Des lueurs d’espoirs dans cette grisaille

Forcément avec un tableau pareil, difficile d’imaginer comment le football argentin et donc la sélection peuvent se relever rapidement de cette crise. Mais pourtant tout n’est pas à jeter, loin de là. Le système de formation, bien que largement perfectible donc, fonctionne toujours à plein régime et est un toujours un gage de stabilité footballistique et une future belle manne financière. Grâce notamment au travail des “anciens” comme Ricardo Bochini qui arpente le pays à la recherche de futurs talents ou encore César Luis Menotti qui, à 82 ans, vient de rempiler en tant que directeurs des sélections. Preuve si il en fallait une que l’Argentine n’a jamais oublié d’où elle venait ainsi que son savoir-faire qui lui a permis de glaner tant de trophées.

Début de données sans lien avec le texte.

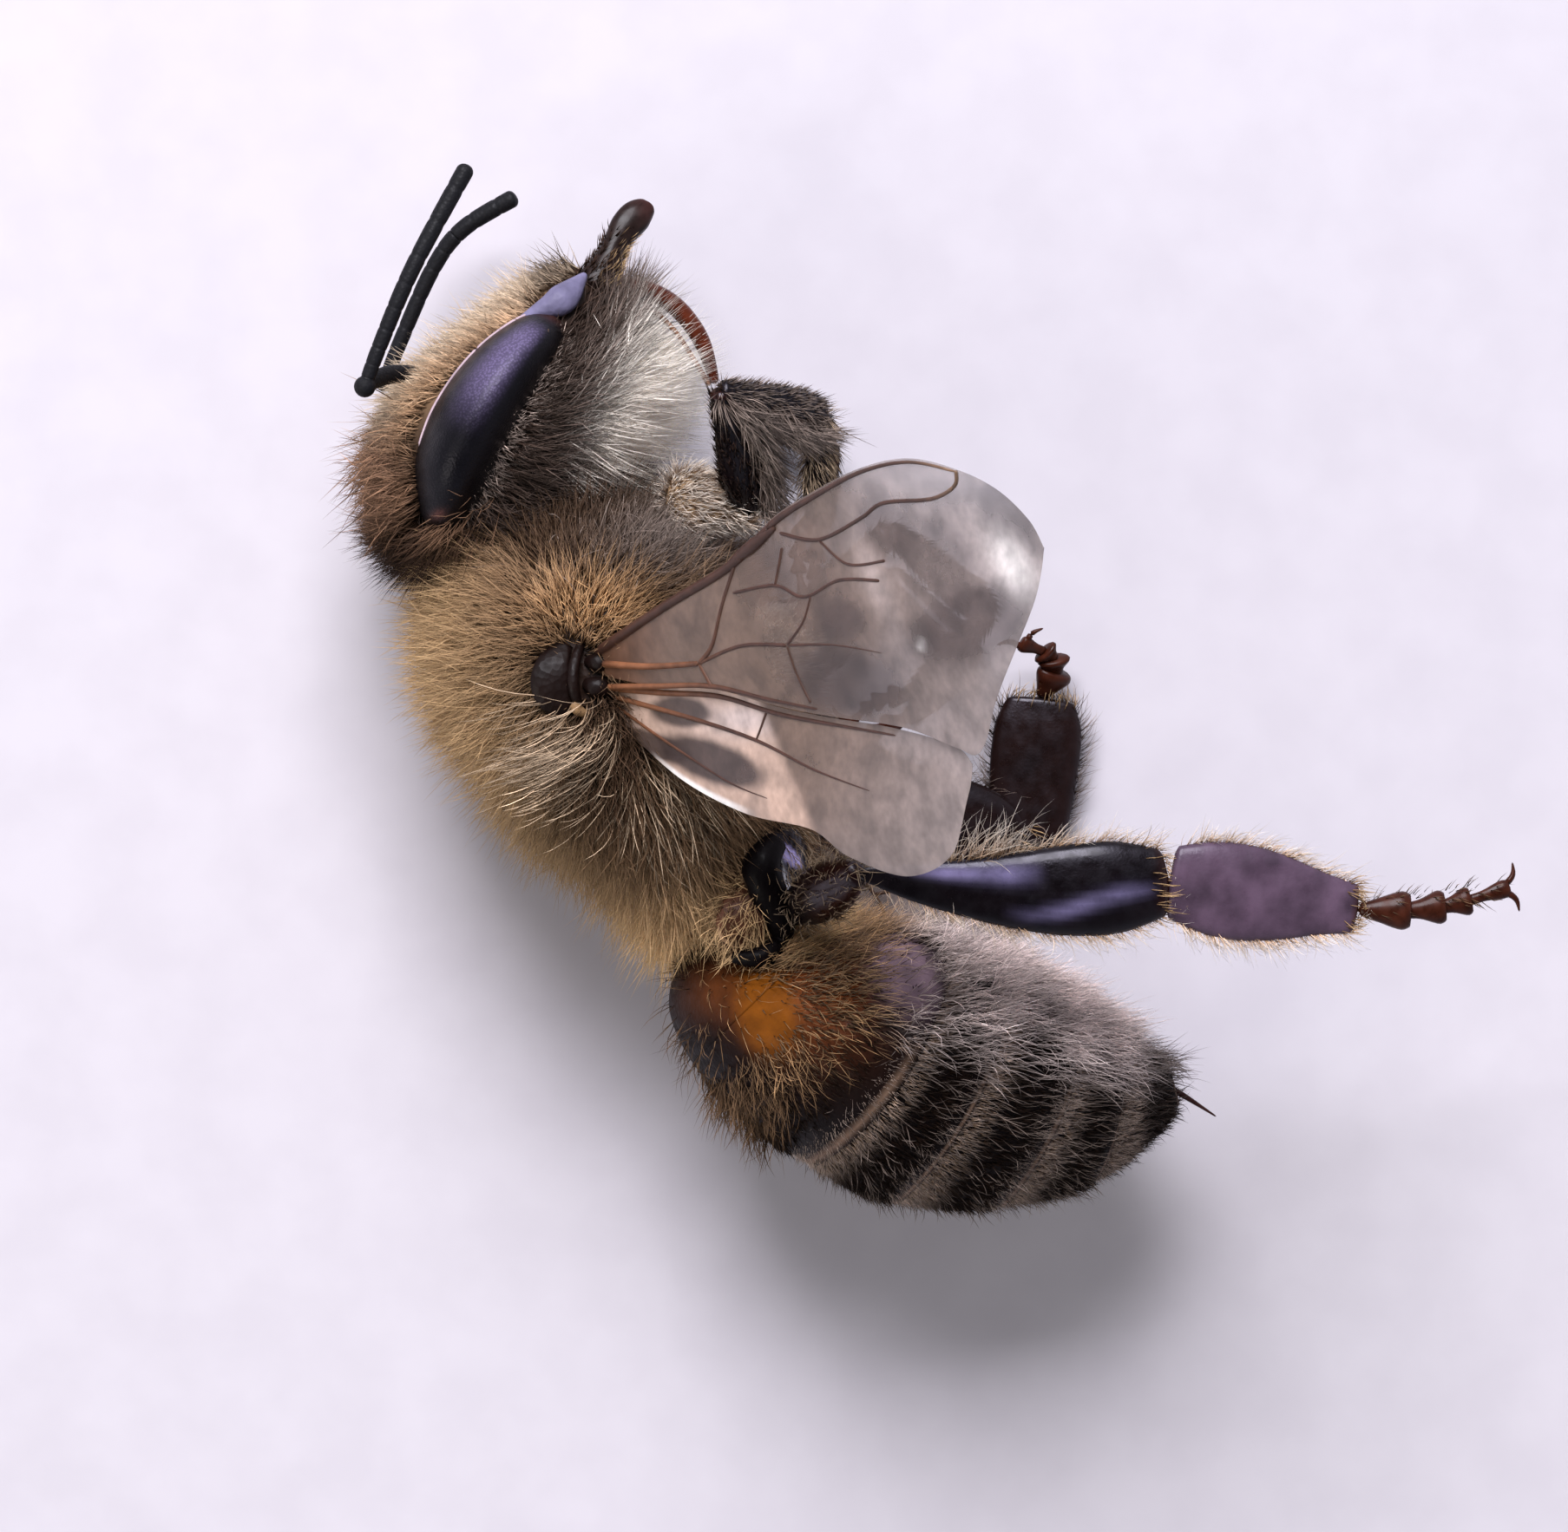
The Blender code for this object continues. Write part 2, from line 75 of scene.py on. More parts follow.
# %% [markdown]
# A few small helpers do most of the drawing. `heading` turns an angle into a direction in the plane of
# symmetry. `smooth` reads a table of stations as one soft curve: it is a Catmull-Rom spline, which
# passes through every station and needs no handles. `unit` gives vectors a length of one. `blend`,
# `ramp` and `bell` say where one colour or one kind of hair gives way to another.

# %% Directions and smooth curves
def heading(degrees):
    """Unit vectors at these angles from +X in the plane of symmetry: (cosine, sine, 0)."""
    angle = np.radians(degrees)
    return np.stack([np.cos(angle), np.sin(angle), np.zeros_like(angle)], axis=-1)


def unit(vectors):
    """Each vector divided by its own length."""
    return vectors / np.maximum(np.linalg.norm(vectors, axis=-1, keepdims=True), 1e-9)


def smooth(stations, share):
    """Catmull-Rom curve through the stations, read at each share of the way from first to last.

    Between two stations the value is the cubic that has their heights, and for slopes half of the
    step from the station before to the station after.
    """
    stations = np.asarray(stations, float)
    last = len(stations) - 1
    at = np.clip(np.asarray(share, float), 0, 1) * last
    index = np.minimum(at.astype(int), last - 1)
    t = (at - index).reshape(at.shape + (1,) * (stations.ndim - 1))
    before, after = stations[np.maximum(index - 1, 0)], stations[np.minimum(index + 2, last)]
    here, there = stations[index], stations[index + 1]
    slope_here, slope_there = (there - before) / 2, (after - here) / 2
    cubic = 2 * (here - there) + slope_here + slope_there
    square = 3 * (there - here) - 2 * slope_here - slope_there
    return ((cubic * t + square) * t + slope_here) * t + here


def blend(a, b, share):
    """a where share is 0, b where it is 1, and a mixture between."""
    share = np.asarray(share)[..., None]
    return np.asarray(a) * (1 - share) + np.asarray(b) * share


def layered(ground, *layers):
    """A ground colour with others laid over it, each a pair of a colour and its share."""
    for colour, share in layers:
        ground = blend(ground, colour, share)
    return ground


def ramp(x, start, end):
    """0 before start, 1 after end, and between them the S-shaped cubic 3x^2 - 2x^3."""
    t = np.clip((np.asarray(x, float) - start) / (end - start), 0, 1)
    return t * t * (3 - 2 * t)


def bell(x, width):
    """1 where x is 0, about a third where it is width, and nearly 0 beyond twice that."""
    return np.exp(-(x / width) ** 2)


def from_whole(x):
    """Distance of x from the nearest whole number."""
    return 0.5 - np.abs(x % 1 - 0.5)


SIDES = ((1, "right"), (-1, "left"))        # the sign of z on a side of the bee, and the side's name


# %% [markdown]
# Every new shape is a function of two numbers, `u` along it and `v` round it or across it, from 0 to 1.
# Reading the function on a grid gives rows of points, and neighbouring points make the faces. Every
# shape runs round, so its last column closes on its first, and its two ends are drawn together into
# points, so that no edge stays open. The same function is read again later, to plant the hair on it.

# %% Turn a function of two parameters into a mesh
def quads(rows, columns):
    """Corner numbers of the faces of a grid whose last column joins its first."""
    first = np.arange(columns)
    second = (first + 1) % columns
    row = np.arange(rows - 1)[:, None] * columns
    faces = np.stack([row + first, row + second, row + columns + second, row + columns + first], axis=-1)
    return faces.reshape(-1, 4)


def add_object(name, data):
    """A new object in the scene, with this mesh, lamp or camera."""
    made = bpy.data.objects.new(name, data)
    bpy.context.scene.collection.objects.link(made)
    return made


def mesh_piece(name, points, faces, tint=None, uv=None, uv_name="UVMap"):
    """Object from points in millimetres from the thorax and faces all of one size."""
    mesh = bpy.data.meshes.new(name)
    size = faces.shape[1]
    mesh.vertices.add(len(points))
    mesh.vertices.foreach_set("co", ((points + ORIGIN) * MM).astype(np.float32).ravel())
    mesh.loops.add(faces.size)
    mesh.loops.foreach_set("vertex_index", faces.astype(np.int32).ravel())
    mesh.polygons.add(len(faces))
    mesh.polygons.foreach_set("loop_start", np.arange(0, faces.size, size, dtype=np.int32))
    mesh.polygons.foreach_set("use_smooth", np.full(len(faces), True))
    if tint is not None:
        layer = mesh.color_attributes.new("tint", "FLOAT_COLOR", "POINT")
        rgba = np.concatenate([tint, np.ones((len(tint), 1))], axis=1)
        layer.data.foreach_set("color", rgba.astype(np.float32).ravel())
    if uv is not None:
        layer = mesh.uv_layers.new(name=uv_name)
        layer.data.foreach_set("uv", uv[faces.ravel()].astype(np.float32).ravel())
    mesh.update(calc_edges=True)
    mesh.validate()
    return add_object(name, mesh)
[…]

La bonne santé sportive de l’Albiceleste, donc, passera d’abord par la bonne santé financière de ses clubs, de sa formation mais aussi par la vision choisie pour le futur de l’Argentine. Car des bons entraîneurs capable d’insuffler du renouveau, avec des idées et une vision à long-terme, elle en possède. Les entraîneurs du style de Beccacece, Coudet ou Heinze sont légions et rêvent probablement de refaire de l’Argentine, une place forte du football mondial. Comme mentionné en préambule, il faudra peut-être sacrifier une participation en Coupe du Monde pour créer un électrochoc et récolter les graines de ce qui aura été semé. Mais pour cela, il faudra d’abord s’assoir à une table pour y régler les conflits , tout en jugulant une corruption devenue une normalité, afin de chasser définitivement les vieux fantômes du placard.